───── Stored records ─────

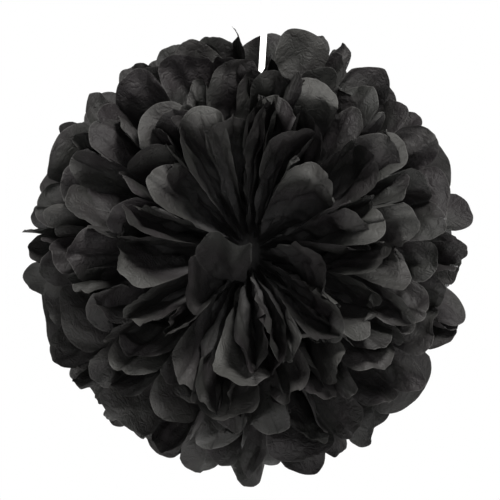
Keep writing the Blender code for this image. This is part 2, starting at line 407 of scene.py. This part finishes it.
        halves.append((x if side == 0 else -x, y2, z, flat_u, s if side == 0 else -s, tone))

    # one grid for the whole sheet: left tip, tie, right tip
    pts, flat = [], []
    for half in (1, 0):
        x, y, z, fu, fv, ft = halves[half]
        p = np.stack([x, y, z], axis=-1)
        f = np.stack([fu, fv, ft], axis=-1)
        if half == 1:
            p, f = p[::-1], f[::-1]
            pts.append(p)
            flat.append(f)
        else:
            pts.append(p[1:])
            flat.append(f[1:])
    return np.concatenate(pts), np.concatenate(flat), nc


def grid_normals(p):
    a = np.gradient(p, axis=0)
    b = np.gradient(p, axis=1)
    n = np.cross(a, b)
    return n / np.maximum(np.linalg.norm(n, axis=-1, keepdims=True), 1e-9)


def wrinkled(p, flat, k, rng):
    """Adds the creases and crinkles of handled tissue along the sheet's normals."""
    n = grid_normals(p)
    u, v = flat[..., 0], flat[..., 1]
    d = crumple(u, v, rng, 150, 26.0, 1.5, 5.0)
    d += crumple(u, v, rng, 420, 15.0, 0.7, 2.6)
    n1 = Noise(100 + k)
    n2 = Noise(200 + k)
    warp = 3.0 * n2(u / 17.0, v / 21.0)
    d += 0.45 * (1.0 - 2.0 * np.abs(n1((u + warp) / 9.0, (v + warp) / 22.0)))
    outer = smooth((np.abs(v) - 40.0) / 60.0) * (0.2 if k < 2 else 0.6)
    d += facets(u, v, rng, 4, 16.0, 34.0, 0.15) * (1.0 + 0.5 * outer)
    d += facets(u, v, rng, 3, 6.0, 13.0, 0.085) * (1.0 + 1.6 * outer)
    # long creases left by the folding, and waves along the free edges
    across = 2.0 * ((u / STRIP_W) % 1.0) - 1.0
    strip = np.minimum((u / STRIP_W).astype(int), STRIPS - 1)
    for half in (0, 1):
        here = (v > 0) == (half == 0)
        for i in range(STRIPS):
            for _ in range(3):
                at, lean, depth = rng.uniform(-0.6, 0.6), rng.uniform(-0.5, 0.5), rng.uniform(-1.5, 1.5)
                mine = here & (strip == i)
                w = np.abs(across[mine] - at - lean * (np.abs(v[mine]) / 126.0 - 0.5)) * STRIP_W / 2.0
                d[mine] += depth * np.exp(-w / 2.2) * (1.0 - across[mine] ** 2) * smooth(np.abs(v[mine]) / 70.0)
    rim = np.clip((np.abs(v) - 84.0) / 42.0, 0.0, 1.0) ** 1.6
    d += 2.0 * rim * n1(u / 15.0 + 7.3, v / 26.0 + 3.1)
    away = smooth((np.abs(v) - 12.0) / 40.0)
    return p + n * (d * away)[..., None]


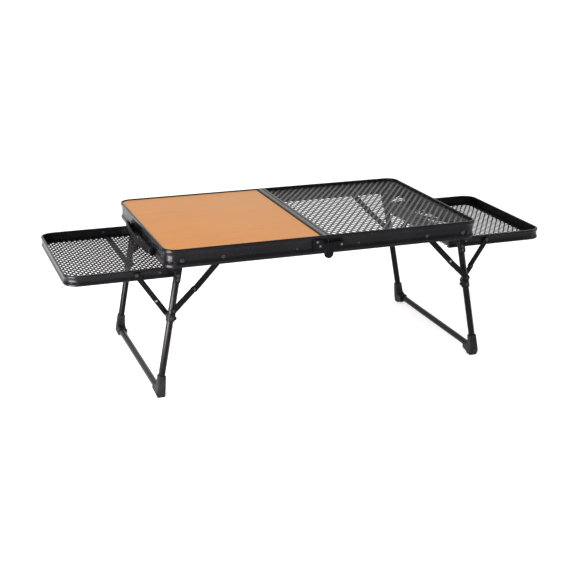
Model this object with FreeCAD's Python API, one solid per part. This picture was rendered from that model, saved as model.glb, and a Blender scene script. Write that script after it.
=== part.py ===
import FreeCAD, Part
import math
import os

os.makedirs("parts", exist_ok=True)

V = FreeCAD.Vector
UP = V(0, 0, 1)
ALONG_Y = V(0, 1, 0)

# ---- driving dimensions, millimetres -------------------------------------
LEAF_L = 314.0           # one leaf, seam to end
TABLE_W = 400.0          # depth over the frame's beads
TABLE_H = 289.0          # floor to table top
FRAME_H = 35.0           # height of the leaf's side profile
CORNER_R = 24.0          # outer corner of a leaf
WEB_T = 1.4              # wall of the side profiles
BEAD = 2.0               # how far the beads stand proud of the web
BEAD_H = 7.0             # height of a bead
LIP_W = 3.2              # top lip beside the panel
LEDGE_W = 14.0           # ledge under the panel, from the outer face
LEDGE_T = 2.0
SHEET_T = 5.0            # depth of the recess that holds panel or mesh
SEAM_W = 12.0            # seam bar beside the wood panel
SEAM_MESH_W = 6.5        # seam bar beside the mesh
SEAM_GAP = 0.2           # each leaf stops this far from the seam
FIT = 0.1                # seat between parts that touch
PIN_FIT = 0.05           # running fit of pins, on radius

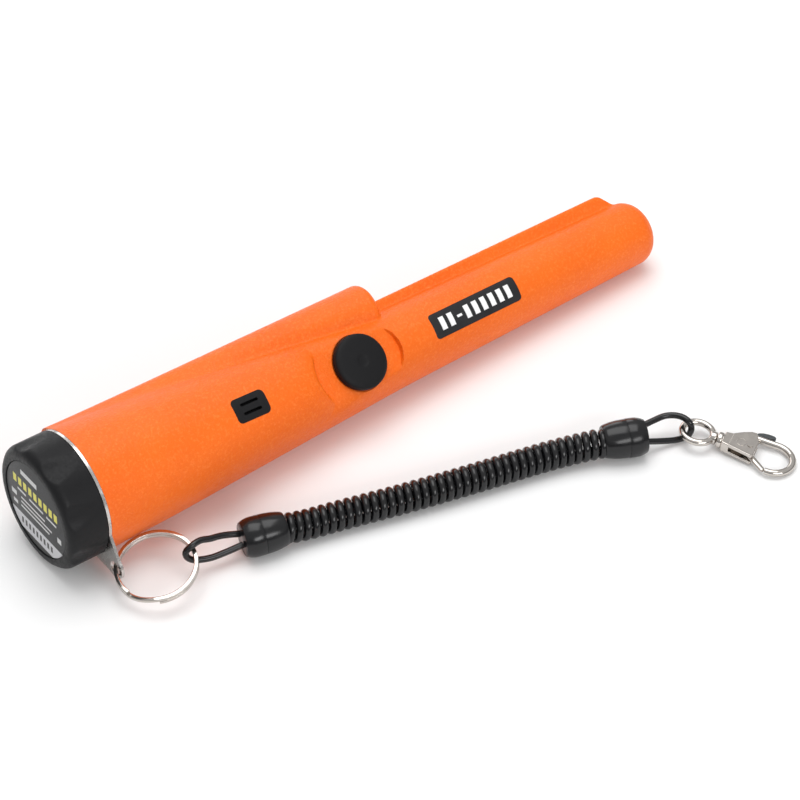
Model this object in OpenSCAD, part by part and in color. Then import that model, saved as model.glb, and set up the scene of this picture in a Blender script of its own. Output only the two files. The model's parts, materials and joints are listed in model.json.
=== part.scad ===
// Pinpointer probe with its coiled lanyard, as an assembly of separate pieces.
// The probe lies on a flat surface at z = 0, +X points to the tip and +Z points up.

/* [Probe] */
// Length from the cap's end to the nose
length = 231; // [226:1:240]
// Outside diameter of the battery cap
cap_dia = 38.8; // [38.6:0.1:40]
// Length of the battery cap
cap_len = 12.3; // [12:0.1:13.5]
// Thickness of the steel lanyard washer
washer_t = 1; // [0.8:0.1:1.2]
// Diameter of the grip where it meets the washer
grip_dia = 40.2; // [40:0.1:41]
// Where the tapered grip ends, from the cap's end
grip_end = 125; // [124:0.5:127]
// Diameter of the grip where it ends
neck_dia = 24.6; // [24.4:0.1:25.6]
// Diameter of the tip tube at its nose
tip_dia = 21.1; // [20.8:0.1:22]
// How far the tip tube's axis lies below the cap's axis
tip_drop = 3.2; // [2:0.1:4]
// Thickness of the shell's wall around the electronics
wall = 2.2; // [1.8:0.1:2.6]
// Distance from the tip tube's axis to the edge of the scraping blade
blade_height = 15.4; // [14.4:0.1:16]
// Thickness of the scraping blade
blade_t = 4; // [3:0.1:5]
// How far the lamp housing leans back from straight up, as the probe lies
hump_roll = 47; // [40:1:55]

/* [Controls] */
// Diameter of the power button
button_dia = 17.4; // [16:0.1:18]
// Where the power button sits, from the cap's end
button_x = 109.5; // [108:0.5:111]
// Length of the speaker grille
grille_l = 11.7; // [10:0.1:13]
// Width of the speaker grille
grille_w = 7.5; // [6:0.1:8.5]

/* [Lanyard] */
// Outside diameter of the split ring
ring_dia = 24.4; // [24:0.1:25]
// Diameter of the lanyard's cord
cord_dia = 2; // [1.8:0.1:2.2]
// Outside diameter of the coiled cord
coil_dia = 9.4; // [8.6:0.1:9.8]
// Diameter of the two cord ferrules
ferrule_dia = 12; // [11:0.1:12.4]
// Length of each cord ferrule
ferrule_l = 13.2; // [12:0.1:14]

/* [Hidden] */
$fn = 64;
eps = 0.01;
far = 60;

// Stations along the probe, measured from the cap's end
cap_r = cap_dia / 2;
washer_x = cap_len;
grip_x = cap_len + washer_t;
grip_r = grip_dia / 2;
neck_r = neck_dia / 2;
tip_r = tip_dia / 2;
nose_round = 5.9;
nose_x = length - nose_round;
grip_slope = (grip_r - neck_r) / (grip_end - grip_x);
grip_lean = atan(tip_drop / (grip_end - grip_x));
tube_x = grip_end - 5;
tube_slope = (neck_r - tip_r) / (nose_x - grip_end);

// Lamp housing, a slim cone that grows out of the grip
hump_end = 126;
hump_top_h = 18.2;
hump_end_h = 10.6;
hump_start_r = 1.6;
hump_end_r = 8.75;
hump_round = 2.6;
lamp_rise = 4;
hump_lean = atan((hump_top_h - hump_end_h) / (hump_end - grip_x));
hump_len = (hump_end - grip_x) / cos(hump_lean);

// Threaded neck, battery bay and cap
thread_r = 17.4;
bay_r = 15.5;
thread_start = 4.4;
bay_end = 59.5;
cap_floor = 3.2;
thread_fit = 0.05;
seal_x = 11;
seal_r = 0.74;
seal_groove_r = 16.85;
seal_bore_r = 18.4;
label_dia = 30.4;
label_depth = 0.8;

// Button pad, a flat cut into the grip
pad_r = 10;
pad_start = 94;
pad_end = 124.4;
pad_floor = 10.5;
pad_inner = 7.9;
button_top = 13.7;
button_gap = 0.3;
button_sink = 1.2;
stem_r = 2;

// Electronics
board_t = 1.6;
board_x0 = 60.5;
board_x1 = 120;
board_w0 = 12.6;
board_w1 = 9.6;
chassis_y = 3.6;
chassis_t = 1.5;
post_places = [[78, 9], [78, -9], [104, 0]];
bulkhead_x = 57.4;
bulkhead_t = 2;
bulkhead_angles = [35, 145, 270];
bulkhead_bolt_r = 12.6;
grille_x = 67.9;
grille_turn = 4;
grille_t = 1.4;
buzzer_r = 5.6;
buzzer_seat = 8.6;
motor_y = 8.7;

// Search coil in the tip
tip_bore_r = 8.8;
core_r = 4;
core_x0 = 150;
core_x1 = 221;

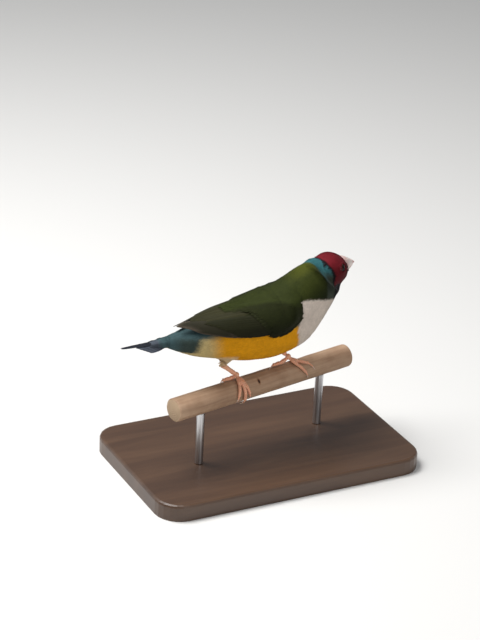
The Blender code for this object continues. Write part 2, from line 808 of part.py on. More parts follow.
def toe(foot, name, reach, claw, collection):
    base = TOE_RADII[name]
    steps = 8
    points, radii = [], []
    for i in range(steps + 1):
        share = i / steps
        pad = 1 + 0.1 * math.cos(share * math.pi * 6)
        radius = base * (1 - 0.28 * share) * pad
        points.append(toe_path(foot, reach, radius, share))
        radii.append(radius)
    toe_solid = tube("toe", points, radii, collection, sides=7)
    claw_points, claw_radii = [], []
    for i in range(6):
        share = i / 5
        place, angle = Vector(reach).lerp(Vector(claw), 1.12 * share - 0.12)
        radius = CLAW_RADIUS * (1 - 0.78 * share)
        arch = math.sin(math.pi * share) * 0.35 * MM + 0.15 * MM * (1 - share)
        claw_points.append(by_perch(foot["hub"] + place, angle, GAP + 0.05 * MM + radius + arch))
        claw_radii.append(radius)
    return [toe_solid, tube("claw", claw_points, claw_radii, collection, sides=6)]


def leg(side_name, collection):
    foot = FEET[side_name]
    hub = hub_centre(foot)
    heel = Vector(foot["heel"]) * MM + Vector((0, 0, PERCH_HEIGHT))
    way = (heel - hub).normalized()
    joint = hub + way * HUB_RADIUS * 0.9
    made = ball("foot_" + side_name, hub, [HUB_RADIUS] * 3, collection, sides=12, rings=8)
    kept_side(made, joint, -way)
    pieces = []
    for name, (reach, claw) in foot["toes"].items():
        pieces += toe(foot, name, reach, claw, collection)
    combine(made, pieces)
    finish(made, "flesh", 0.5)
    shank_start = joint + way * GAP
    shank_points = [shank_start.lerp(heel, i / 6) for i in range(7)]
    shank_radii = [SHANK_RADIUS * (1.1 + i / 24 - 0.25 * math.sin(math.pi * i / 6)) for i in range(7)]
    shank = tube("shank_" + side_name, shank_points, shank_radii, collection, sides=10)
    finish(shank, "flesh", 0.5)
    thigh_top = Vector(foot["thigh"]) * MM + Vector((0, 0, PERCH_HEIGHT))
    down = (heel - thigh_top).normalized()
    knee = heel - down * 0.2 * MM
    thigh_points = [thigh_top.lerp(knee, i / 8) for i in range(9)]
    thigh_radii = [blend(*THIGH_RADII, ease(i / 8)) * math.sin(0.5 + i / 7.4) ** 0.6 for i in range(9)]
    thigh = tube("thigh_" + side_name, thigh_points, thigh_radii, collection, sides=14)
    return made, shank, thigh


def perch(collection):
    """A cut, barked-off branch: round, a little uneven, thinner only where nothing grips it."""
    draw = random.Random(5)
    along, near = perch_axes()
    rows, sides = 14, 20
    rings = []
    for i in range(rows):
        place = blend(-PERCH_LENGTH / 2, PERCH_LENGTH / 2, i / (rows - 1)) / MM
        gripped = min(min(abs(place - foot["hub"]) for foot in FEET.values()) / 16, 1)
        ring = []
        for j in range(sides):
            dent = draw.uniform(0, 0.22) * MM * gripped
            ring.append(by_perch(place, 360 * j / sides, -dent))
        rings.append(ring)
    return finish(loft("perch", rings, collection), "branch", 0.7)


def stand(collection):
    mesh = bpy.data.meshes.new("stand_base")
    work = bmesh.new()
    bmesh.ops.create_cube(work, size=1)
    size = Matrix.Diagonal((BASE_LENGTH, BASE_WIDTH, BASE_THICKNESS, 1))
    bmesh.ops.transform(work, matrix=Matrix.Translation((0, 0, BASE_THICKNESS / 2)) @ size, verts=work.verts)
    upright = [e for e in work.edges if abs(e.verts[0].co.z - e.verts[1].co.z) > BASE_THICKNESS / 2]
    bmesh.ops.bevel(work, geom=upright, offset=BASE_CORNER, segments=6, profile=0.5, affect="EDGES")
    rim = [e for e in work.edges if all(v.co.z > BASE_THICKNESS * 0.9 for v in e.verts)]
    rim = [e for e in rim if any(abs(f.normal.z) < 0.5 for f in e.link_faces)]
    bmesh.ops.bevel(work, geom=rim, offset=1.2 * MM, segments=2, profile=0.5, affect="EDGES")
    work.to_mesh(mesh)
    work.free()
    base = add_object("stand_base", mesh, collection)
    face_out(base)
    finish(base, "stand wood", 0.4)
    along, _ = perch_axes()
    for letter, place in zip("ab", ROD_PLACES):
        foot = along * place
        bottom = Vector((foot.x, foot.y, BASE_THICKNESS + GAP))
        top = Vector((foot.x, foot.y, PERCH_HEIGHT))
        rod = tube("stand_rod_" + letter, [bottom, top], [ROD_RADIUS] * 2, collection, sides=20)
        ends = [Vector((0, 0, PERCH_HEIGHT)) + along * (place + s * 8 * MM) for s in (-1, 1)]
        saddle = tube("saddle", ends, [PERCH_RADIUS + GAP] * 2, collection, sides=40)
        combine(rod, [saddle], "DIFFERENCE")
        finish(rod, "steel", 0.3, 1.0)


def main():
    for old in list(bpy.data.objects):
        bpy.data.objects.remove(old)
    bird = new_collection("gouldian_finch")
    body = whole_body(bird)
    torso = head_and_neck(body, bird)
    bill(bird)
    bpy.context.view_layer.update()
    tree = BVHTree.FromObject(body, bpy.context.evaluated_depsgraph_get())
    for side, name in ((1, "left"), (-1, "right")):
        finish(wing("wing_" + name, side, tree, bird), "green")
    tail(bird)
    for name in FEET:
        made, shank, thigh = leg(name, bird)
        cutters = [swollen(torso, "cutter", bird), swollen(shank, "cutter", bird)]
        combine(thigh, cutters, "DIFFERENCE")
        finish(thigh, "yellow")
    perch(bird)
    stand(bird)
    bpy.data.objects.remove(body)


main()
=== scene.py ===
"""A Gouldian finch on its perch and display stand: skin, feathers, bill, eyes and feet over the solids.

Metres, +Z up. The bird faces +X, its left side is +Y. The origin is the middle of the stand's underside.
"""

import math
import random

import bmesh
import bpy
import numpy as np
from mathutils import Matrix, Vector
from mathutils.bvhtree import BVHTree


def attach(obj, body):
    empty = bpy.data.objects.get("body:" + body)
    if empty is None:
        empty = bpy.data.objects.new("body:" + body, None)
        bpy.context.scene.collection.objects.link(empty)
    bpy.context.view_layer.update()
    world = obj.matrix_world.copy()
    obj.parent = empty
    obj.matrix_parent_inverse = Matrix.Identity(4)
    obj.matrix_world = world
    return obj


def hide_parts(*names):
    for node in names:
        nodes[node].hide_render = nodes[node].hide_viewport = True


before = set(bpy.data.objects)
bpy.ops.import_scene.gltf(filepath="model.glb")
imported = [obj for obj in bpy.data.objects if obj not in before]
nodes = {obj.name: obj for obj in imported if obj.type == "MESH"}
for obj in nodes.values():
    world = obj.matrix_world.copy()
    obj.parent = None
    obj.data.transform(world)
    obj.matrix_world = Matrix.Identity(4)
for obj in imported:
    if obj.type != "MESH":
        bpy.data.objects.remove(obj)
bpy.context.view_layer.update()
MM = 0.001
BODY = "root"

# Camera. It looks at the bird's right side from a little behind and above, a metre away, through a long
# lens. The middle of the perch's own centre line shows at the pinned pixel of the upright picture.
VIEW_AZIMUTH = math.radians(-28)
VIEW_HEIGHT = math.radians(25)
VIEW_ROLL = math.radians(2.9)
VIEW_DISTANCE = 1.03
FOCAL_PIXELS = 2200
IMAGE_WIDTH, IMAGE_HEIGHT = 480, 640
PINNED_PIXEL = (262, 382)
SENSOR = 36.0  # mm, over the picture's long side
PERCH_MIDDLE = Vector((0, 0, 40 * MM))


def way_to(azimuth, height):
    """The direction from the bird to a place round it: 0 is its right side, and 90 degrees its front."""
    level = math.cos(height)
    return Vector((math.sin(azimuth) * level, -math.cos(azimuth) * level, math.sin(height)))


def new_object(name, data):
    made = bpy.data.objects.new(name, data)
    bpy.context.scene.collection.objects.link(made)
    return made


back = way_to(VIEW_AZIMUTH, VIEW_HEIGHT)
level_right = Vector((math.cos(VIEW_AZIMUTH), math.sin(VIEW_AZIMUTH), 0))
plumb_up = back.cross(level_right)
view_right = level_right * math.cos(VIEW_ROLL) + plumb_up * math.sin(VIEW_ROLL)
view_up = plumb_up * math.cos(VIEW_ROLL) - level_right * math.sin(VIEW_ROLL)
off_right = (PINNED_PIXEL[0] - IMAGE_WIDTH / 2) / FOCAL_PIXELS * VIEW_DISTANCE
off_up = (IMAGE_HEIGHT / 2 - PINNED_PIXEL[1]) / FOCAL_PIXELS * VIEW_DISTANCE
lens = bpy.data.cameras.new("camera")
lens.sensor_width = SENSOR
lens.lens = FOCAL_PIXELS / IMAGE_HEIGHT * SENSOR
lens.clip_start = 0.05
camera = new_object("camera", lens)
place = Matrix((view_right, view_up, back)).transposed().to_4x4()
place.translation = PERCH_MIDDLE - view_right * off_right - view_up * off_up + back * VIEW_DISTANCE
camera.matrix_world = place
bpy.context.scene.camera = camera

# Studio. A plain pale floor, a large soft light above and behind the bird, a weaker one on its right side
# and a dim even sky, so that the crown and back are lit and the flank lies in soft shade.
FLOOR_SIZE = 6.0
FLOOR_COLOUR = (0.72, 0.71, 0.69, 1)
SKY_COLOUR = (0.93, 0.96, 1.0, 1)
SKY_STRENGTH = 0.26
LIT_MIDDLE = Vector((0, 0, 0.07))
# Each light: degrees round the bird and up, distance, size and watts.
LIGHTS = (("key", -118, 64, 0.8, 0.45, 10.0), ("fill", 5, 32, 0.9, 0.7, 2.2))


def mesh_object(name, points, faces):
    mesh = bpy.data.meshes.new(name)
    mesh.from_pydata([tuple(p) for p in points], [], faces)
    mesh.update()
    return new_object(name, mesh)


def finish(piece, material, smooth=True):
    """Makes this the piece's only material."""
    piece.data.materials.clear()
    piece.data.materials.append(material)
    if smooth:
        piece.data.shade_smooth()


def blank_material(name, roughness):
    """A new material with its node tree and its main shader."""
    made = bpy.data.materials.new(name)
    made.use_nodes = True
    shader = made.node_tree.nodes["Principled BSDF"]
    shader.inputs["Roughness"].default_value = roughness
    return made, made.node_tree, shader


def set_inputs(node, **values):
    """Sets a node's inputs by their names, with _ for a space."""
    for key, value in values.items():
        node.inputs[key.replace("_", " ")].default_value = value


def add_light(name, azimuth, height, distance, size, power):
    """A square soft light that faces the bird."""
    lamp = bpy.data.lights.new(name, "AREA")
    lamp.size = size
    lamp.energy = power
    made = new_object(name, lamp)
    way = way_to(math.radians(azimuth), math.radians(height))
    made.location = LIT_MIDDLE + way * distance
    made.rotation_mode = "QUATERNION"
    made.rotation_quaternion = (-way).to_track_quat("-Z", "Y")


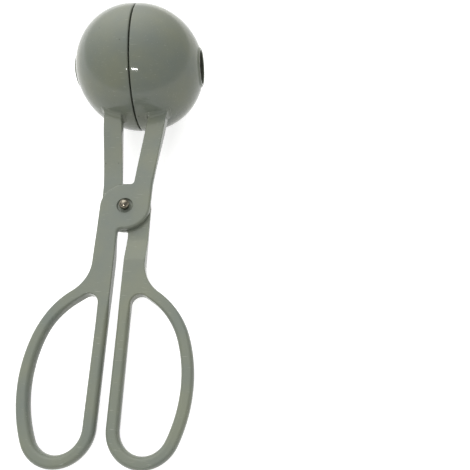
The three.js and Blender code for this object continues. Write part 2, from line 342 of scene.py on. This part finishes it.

─────

» Problem description
Retype, word for word, every line from the line with "for side, name" to the line with "for node in", inclusive. Add nothing.

» Solution to the problem
    for side, name in ((1, "left"), (-1, "right")):
        finish(wing("wing_" + name, side, tree, bird), "green")
    tail(bird)
    for name in FEET:
        made, shank, thigh = leg(name, bird)
        cutters = [swollen(torso, "cutter", bird), swollen(shank, "cutter", bird)]
        combine(thigh, cutters, "DIFFERENCE")
        finish(thigh, "yellow")
    perch(bird)
    stand(bird)
    bpy.data.objects.remove(body)


main()
=== scene.py ===
"""A Gouldian finch on its perch and display stand: skin, feathers, bill, eyes and feet over the solids.

Metres, +Z up. The bird faces +X, its left side is +Y. The origin is the middle of the stand's underside.
"""

import math
import random

import bmesh
import bpy
import numpy as np
from mathutils import Matrix, Vector
from mathutils.bvhtree import BVHTree


def attach(obj, body):
    empty = bpy.data.objects.get("body:" + body)
    if empty is None:
        empty = bpy.data.objects.new("body:" + body, None)
        bpy.context.scene.collection.objects.link(empty)
    bpy.context.view_layer.update()
    world = obj.matrix_world.copy()
    obj.parent = empty
    obj.matrix_parent_inverse = Matrix.Identity(4)
    obj.matrix_world = world
    return obj


def hide_parts(*names):
    for node in names:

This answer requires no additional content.